- Dec 7, 2016 11H:15 GMT/UTC/ZULU TIME
- Middle East
Syrian rebels have left the last areas they held in Aleppo's old city, while calling for a five-day truce to allow the evacuation of civilians.
Activist monitoring group the Syrian Observatory for Human Rights said the pull-back in Syria's second city came after days of heavy fighting.
State media confirmed the military had taken over the whole of the old city.
Government forces now control about 75% of eastern Aleppo, held by the rebels for the past four years.
The rebels, who had been left with just a spit of land north-east of the citadel after recent government advances, abandoned it by Wednesday morning, retreating to territory they still hold further south.
In a separate development, Syrian state news agency Sana reported that several Israeli missiles struck the Mazzeh military air base outside the capital Damascus overnight, causing a fire but no casualties.
'Great danger'
The SOHR said remaining rebel-held areas in the south-east of the city came under heavy artillery fire overnight.

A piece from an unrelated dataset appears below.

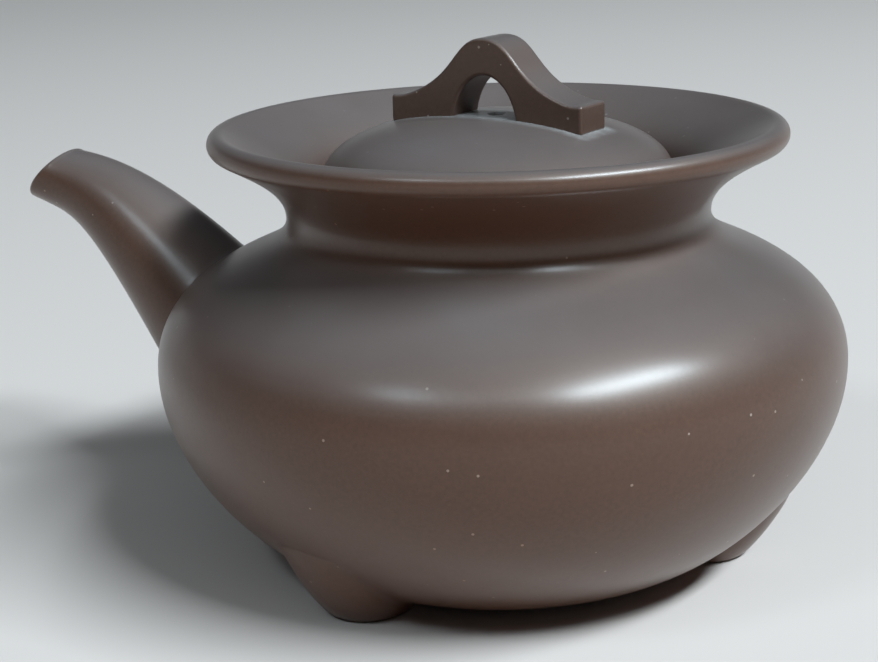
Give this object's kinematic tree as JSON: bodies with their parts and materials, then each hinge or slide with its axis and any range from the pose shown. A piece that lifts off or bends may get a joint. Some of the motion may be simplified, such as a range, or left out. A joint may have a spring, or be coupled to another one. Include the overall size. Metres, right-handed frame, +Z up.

At least 15 people were killed in government bombardments on Tuesday. it added.
Tens of thousands of civilians are still trapped in the last of the rebel-held districts.
The BBC's Lyse Doucet in Aleppo says officials there are preparing for another exodus, as families try to flee under fire in an extremely dire situation.
A statement by the rebel Aleppo Leadership Council said civilians were in great danger, and it would support any initiative to ease their suffering.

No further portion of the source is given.